The Transitional Year: Two Regimes, Back-to-Back

The cleanest way to think about the switch is as a dividing line at midnight on 31 March 2026.

  • Income earned up to 31 March 2026 (that is, FY 2025-26) continues to be assessed under the Income-tax Act, 1961, as AY 2026-27. The ITR for that year, filed in July/October 2026, is still an "AY 2026-27 return" in the old vocabulary. The old Act governs its computation, assessment, rectification, reassessment, appeals and penalties.
  • Income earned from 1 April 2026 onwards (that is, FY 2026-27) is governed by the Income-tax Act, 2025 and is assessed as Tax Year 2026-27. The ITR for that year, filed in 2027, will be a "Tax Year 2026-27 return" under the new Act.

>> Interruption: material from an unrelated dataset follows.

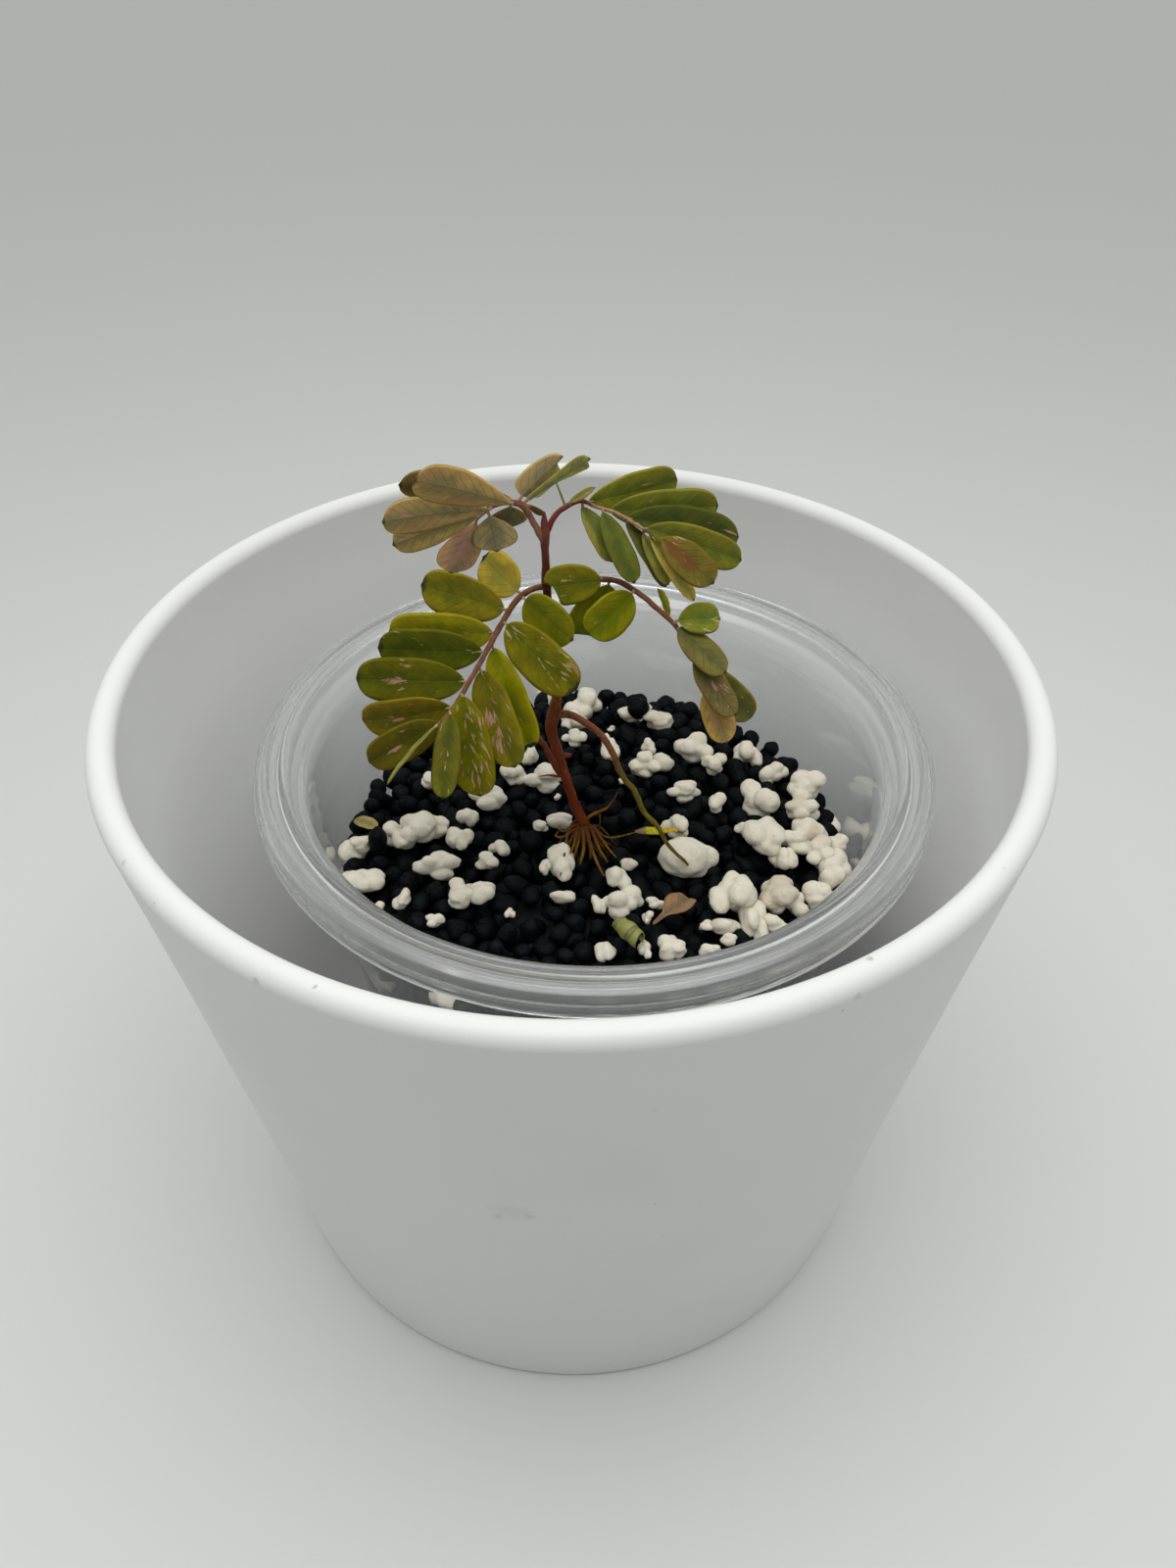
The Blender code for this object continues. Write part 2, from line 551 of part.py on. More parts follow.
def make_scraps(collection):
    """Dead and dropped leaf scraps lying on the bed."""
    for name, x, y, heading, length, width, widest, fold, bend, rise, colour in SCRAPS:
        dry = add_material(name + "_dry", colour, 0.6)
        heading = math.radians(heading)
        along = Vector((math.cos(heading), math.sin(heading), SCRAP_TILT)).normalized()
        start = Vector((x, y, bed_top(x, y) + SCRAP_CLEAR_OF_GRAINS + rise))
        left = Vector((0, 0, 1)).cross(along)
        add_blade(name, frame_matrix(start, along, left), length, width, widest, fold, bend, dry, collection)


clear_scene()
parts = bpy.data.collections.new("potted_pink_chamber_bitter")
guides = bpy.data.collections.new("guides")
bpy.context.scene.collection.children.link(parts)
bpy.context.scene.collection.children.link(guides)
make_pot(parts)
make_cup(parts)
make_bed(parts, guides)
make_stems(parts, guides)
for branchlet_name, branchlet_data in BRANCHLETS.items():
    make_branchlet(branchlet_name, branchlet_data, parts)
make_scraps(parts)
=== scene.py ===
import math

import bmesh
import bpy
import numpy as np
from mathutils import Matrix, Vector, noise


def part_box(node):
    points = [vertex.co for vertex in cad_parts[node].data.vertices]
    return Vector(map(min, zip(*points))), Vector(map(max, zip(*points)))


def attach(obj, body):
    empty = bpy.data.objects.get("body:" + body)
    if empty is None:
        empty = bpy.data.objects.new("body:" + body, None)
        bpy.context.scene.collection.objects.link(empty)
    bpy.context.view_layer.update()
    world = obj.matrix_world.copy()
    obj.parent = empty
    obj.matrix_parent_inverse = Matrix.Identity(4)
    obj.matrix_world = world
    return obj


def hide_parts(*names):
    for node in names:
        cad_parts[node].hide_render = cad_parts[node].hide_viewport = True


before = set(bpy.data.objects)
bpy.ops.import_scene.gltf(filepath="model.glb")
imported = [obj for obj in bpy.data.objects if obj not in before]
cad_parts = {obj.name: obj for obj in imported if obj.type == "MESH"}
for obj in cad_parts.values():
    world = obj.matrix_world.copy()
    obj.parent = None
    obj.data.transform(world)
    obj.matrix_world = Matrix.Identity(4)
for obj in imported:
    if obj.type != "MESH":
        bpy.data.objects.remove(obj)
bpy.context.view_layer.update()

# Studio: the pot stands on a plain pale floor under one broad soft panel, in a white room.
# The room is darkest behind the camera, where whoever holds it keeps some of the light away.
# Shapes are in millimetres, which MM turns into Blender's metres; finishes and lights are in metres.
MM = 0.001
CAMERA_PLACE = (0.0, -156.99, 227.05)
CAMERA_YAW = 0.015615
CAMERA_PITCH = 0.701321
CAMERA_ROLL = 0.006862
CAMERA_LENS = 36.06
ROOM_BACK = (0.76, 0.77, 0.75)
ROOM_FRONT = (0.19, 0.192, 0.19)
FLOOR_COLOUR = (0.67, 0.68, 0.665)
FLOOR_REACH = 3000
studio = bpy.context.scene


def add(beside, kind, inputs=(), **settings):
    """A shader node beside another node or socket, with its own sockets set or fed from others."""
    tree = beside.id_data
    node = tree.nodes.new("ShaderNode" + kind)
    for name, value in settings.items():
        setattr(node, name, value)
    for socket, value in dict(inputs).items():
        if isinstance(value, bpy.types.NodeSocket):
            tree.links.new(value, node.inputs[socket])
        else:
            node.inputs[socket].default_value = value
    return node


def fade(value, start, end):
    """0 up to start, 1 from end on, and smooth between them; start may be the larger."""
    return add(value, "MapRange", {0: value, 1: start, 2: end}, interpolation_type="SMOOTHSTEP").outputs[0]


def mixed(share, one, other):
    """One colour changed into another by a share; a plain colour is its red, green and blue."""
    inputs = {0: share}
    for socket, colour in ((6, one), (7, other)):
        inputs[socket] = colour if isinstance(colour, bpy.types.NodeSocket) else (*colour, 1.0)
    return add(share, "Mix", inputs, data_type="RGBA").outputs[2]


def cloud(place, scale, detail=2.0):
    """Soft noise about a place, from 0 to 1."""
    return add(place, "TexNoise", {"Vector": place, "Scale": scale, "Detail": detail}).outputs[0]


def parted(vector):
    """The three parts of a vector socket."""
    return add(vector, "SeparateXYZ", {0: vector}).outputs


def spot_on(shader):
    """Each point's place on its piece, in metres."""
    return add(shader, "TexCoord").outputs["Object"]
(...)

The repeal and savings architecture of the new Act preserves the continued application of the 1961 Act to pending proceedings, past years, and transitional situations — practitioners should read the relevant repeal and savings section of the new Act for the exact language. The official FAQs issued on the interplay and transition make it clear that there is no gap year and no overlap: every rupee of income belongs either to the old regime or to the new one, on the basis of when it was earned.

A Worked Example

Consider a salaried taxpayer who earns income evenly through the calendar:

  • Salary credited 1 April 2025 to 31 March 2026 sits in FY 2025-26, is assessed in AY 2026-27, and is filed under the 1961 Act. The ITR caption reads "AY 2026-27".
  • Salary credited 1 April 2026 to 31 March 2027 sits in Tax Year 2026-27 and is filed under the 2025 Act. The ITR caption reads "Tax Year 2026-27".

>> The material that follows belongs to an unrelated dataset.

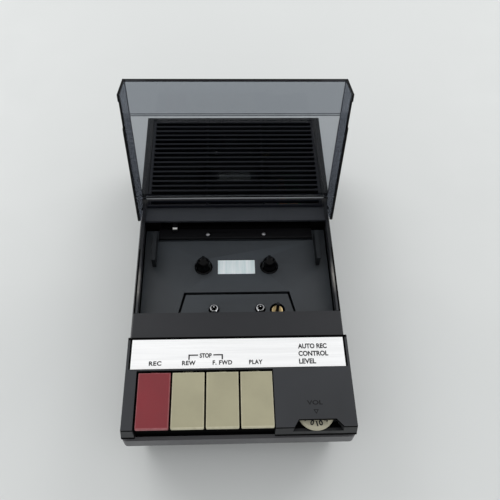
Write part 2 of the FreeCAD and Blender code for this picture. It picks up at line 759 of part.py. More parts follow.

A reassessment notice issued in, say, September 2027 for the earlier period will still be governed by the 1961 Act and will reference AY 2026-27. A reassessment notice issued in the same month for the later period will be governed by the 2025 Act and will reference Tax Year 2026-27. Same taxpayer, same officer, two different vocabularies, depending purely on which side of 1 April 2026 the income sits on.

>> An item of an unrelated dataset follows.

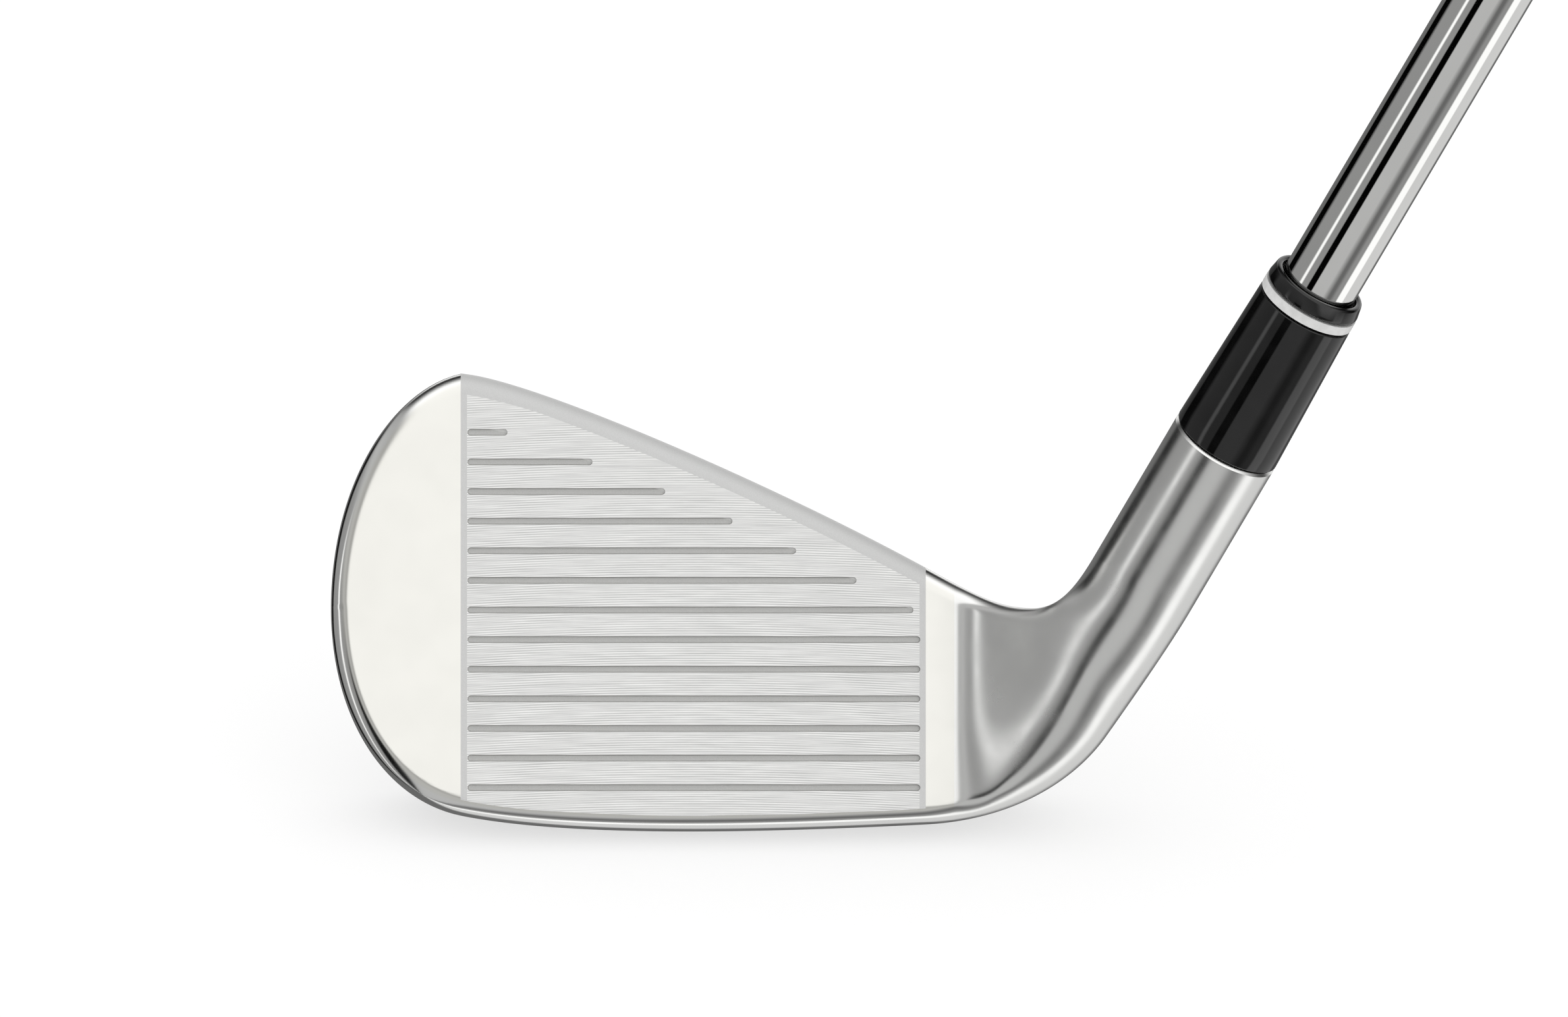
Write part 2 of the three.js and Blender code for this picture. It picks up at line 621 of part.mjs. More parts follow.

Impact on Compliance Calendars, Notices and Software

The relabelling exercise touches almost every operational artefact in a practice:

  • Compliance calendars: internal due-date trackers that list "AY 2027-28 ITR due date" for FY 2026-27 income will need to be rewritten as "Tax Year 2026-27 ITR due date". Boilerplate email templates and reminders need the same treatment.
  • Notices and orders: intimations, scrutiny notices, demand notices and appellate orders issued under the 2025 Act will reference Tax Year instead of AY. Client-facing explanations should explicitly translate the label, especially for older clients who have spent decades reading AY references.
  • Client ERP and accounting software: period tags in Tally, Zoho, SAP, Oracle, QuickBooks and similar tools that currently read "FY/AY" will need configuration changes. MIS dashboards, audit packs, and year-end reporting templates should be updated in parallel so that internal reports speak the same language as the ITR.
  • TDS returns and certificates: Form 24Q/26Q/27Q challans and quarterly statements will need to reference the Tax Year for deductions on payments made on or after 1 April 2026. Form 16 and Form 16A templates for the period should carry the Tax Year caption. Credit in the AIS and Form 26AS should be matched to the Tax Year in which the income sits.
  • Appeals and litigation: captions of appeals before CIT(A), ITAT, High Court and Supreme Court for the new-regime years should read "Tax Year 2026-27" rather than "AY 2027-28". Cases relating to the old regime will continue to carry the AY caption — a mixed portfolio is inevitable for several years.
  • Books of account and audit reports: the Tax Audit Report and statutory audit workings for the period from 1 April 2026 onwards should be captioned with Tax Year. Comparative figures for the prior year, which remain in the old vocabulary, should be clearly labelled to avoid confusion.

Practitioner Checklist

  1. Read the definitional and transitional chapters of the 2025 Act as notified. The exact clause references matter when you are drafting advice or responding to a notice; do not work from secondary summaries alone.
  2. Rewrite compliance calendars and client trackers to use "Tax Year" for FY 2026-27 onwards, while retaining "AY" labels for any residual FY 2025-26 and earlier work.
  3. Update engagement letters, invoice narrations and email templates so that work descriptions for the new regime read correctly to clients and auditors.
  4. Reconfigure ERP and accounting software tags, at a minimum for the current period, and plan a longer migration where the system hard-codes AY concepts into reports.
  5. Brief clients in plain language on the change — especially older promoters and finance heads — to pre-empt confusion when the first new-regime notices land.
  6. Maintain a dual-vocabulary cheat sheet internally for the transitional period, so team members working on both old and new files do not mix up captions in appeals or replies.
  7. Flag any pending reassessments, appeals and rectifications that cross the transitional boundary for special review — the governing Act depends on the period of income, not on the date of the notice.
  8. Track CBDT circulars and FAQs on the transition as they are issued; the official FAQs on interplay and transition are likely to be refreshed as practitioner questions accumulate.

Closing Note

On paper, the Tax Year concept is a small change. In practice, it is a long-overdue simplification of one of the more confusing pieces of vocabulary in Indian direct tax. The hard work is not understanding the idea — it is scrubbing the old vocabulary out of every template, tracker and system that a practice or finance team relies on. Practitioners who treat the 1 April 2026 switch as a project, not just a memo, will spend the first few months of the new Act issuing correct captions while everyone else is still cross-checking the old ones.